Qui assurera demain la péréquation territoriale ? Qui assurera le nécessaire équilibre entre villes et campagnes ? Le Gouvernement, uniquement préoccupé par sa volonté de favoriser le Parti socialiste aux prochaines élections, se garde bien de répondre à ces questions fondamentales pour tous ceux qui sont attachés à la juste représentation des territoires de notre pays.
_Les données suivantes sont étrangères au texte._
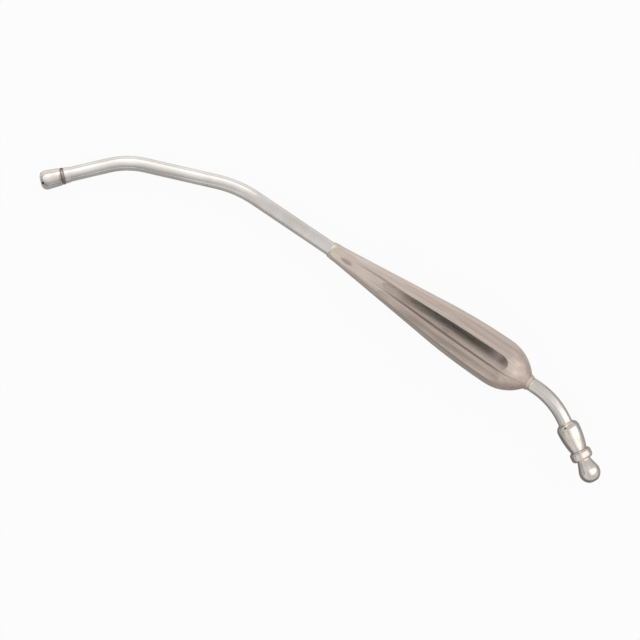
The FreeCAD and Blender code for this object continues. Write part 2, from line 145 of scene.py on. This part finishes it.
# handle: stainless sheet, pressed and satin polished lengthwise, so it blurs what it mirrors
handleFinish = {
    "colour": "#F1E2D7",
    # the dull colour gives the random streaks and also the painted shade towards the rear
    "dull": "#D2C1B5",
    "streakMm": 1.3,
    "streakShare": 0.5,
    "paintedShadeFrom": (10.0, 60.0),  # painted shade: the colour darkens from the front towards the rear
    "paintedShadeShare": 0.5,
    "roughness": (0.26, 0.35),
    "grainMm": 0.35,  # polishing lines, drawn coarser than the real ones so that they show
    "grainStretch": 0.02,
    "bump": 0.05,
    "bumpMm": 0.05,
    # weld where the two halves meet, ground flush
    "weld": "#B9A999",
    "weldEdge": (0.3, 0.1),  # where it starts to show and where it shows most, from its middle
    "weldDepth": 0.7,
    # the polishing wheel doesn't reach the flutes' rear ends
    "rearFrom": (86.0, 92.0),
    "rearRough": 0.2,
}
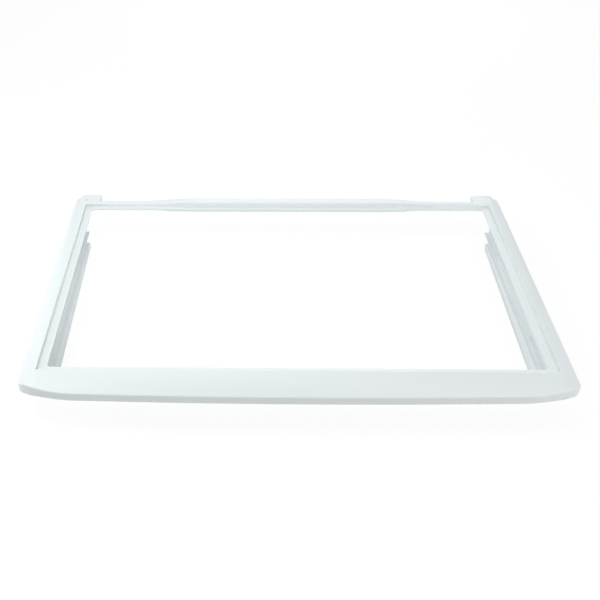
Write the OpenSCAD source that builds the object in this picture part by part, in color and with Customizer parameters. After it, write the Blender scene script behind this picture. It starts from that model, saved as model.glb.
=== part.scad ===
// Refrigerator shelf frame for a glass pane, with drawer runners under both sides.
// One injection moulding: open underneath, ribbed, no pane fitted.
// X runs across, Y from the front rail to the rear, Z up. Millimetres.

/* [Frame] */
// Width over the side rails
frame_w = 680; // [500:1:900]
// Depth from the middle of the front face to the rear tabs
frame_d = 464.4; // [380:1:560]
// Height of the side skirts, below the rim
skirt_h = 17; // [14:0.5:22]
// Wall of the rails
skin = 2.6; // [2:0.1:3.4]
// Wall of ribs and runners
rib_t = 2.2; // [1.6:0.1:2.8]
// Spacing of the ribs under the rails
rib_pitch = 62; // [40:1:90]

/* [Glass seat] */
// Width of the side rim, outside the pane
rim_w = 20; // [17:0.5:26]
// Width of the ledge under the pane, at the sides
ledge_w = 11.5; // [8:0.5:16]
// Width of the ledge at the front
front_ledge_w = 9.7; // [7:0.1:14]
// Width of the ledge at the rear
rear_ledge_w = 8; // [6:0.5:12]
// Depth of the seat, as deep as the pane is thick
seat_h = 4.2; // [3:0.1:6]
// Thickness of the ledge
ledge_t = 2; // [1.6:0.1:3]
// Corner radius of the opening
open_r = 5; // [2:0.5:9]

/* [Front rail] */
// Width of the front rail's top, at the middle
front_w = 43.4; // [36:0.1:56]
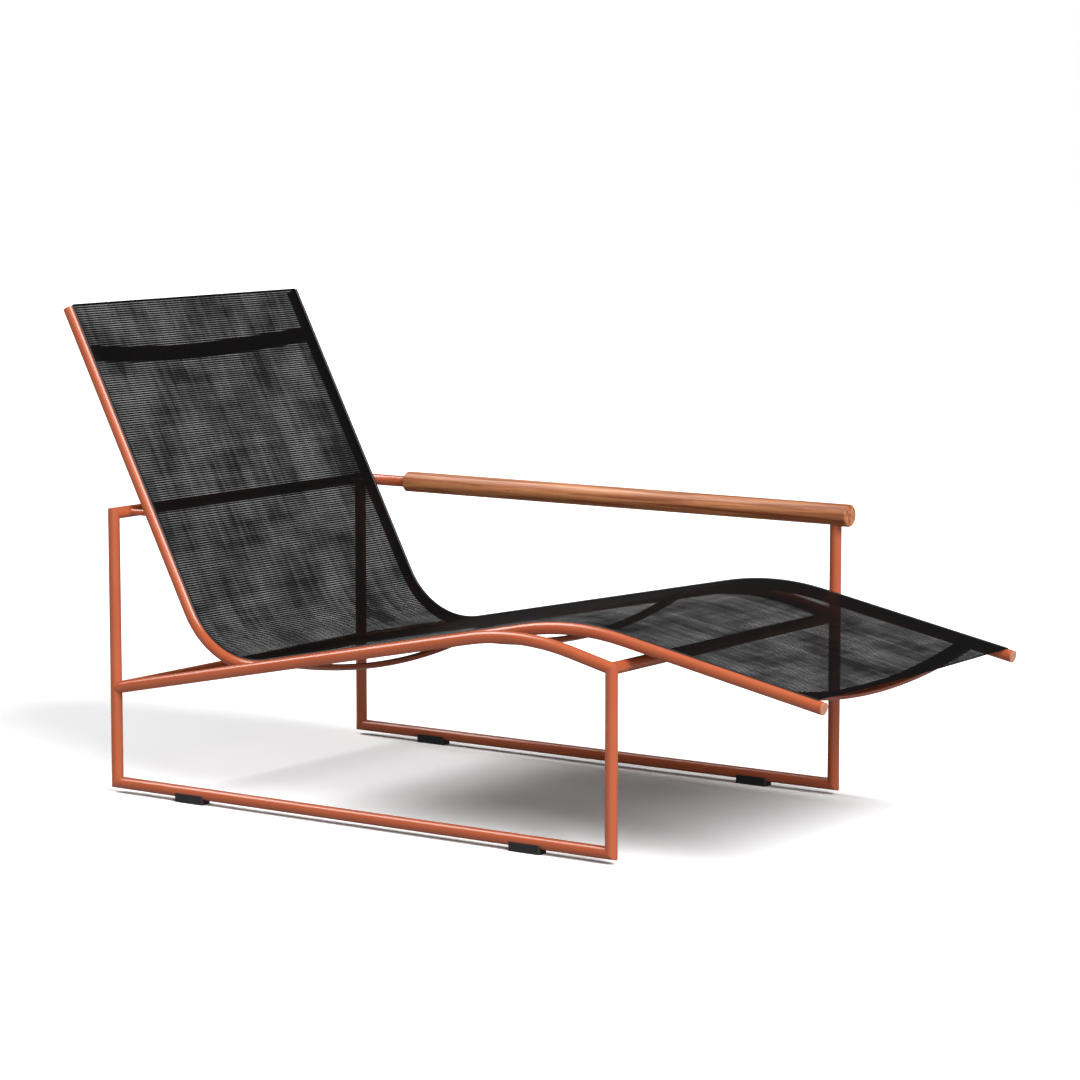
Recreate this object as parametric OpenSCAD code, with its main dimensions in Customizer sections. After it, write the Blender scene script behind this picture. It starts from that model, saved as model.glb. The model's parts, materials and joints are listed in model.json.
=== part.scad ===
// Reclining sun lounger. A bent-tube seat frame carries a woven sling and is bolted to a
// base of two looped side frames. The left side frame rises to carry a round timber armrest.
// X runs from the head to the foot, Y to the sitter's left, Z up, in millimetres.

/* [Frame tube] */
// Outside diameter of the round tube
tube_d = 22; // [18:0.5:27]
// Wall of the round tube
tube_wall = 2; // [1.5:0.1:2.5]

/* [Base] */
// Rear post to front post, axis to axis
base_len = 1110; // [920:5:1340]
// Side frame to side frame, axis to axis
base_w = 746; // [600:2:900]
// Arm tube above the runners, axis to axis
arm_h = 506; // [440:2:530]
// Open gap between the front crossbar and the seat rails above it
front_gap = 19.9; // [16:0.1:30]
// Fall of each support rail towards its front post, in degrees
fork_fall = 13.8; // [10:0.2:18]
// Bend radius at the knee of the support rail
fork_r = 495; // [300:5:600]

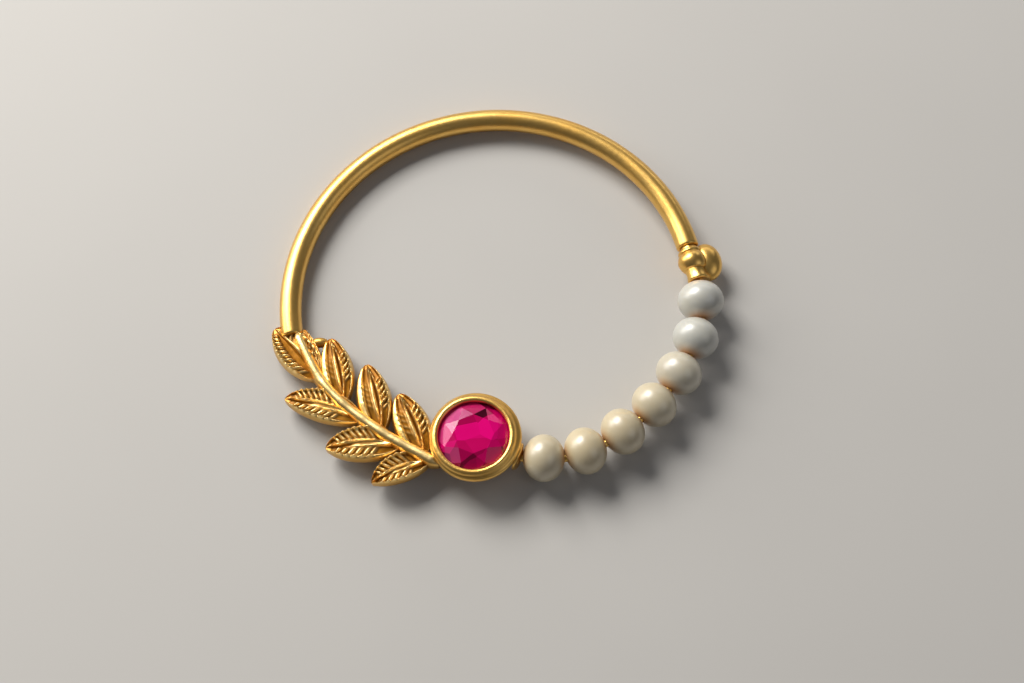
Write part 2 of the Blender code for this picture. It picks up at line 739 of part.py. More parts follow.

Du fait de son caractère institutionnel et complexe, cette réforme a peu fait parler d’elle. Pourtant, ses conséquences seront funestes. Elle témoigne du cynisme d’un parti qui à peine 11 mois après son arrivée au pouvoir, envisage de modifier les modes de scrutins de toutes les élections pour son seul profit. D’un parti qui est en en train de fonder l’avenir de notre grand et beau pays sur le seul fait urbain.

La réforme est désormais votée mais je reste convaincu que les électeurs, lorsqu’ils auront réalisé l’ampleur de ce qui est en jeu, enverront un signal clair aux élus socialistes. Car le Gouvernement a oublié une chose : il aura beau supprimer tous les cantons ruraux de France, il ne fera jamais taire leurs électeurs.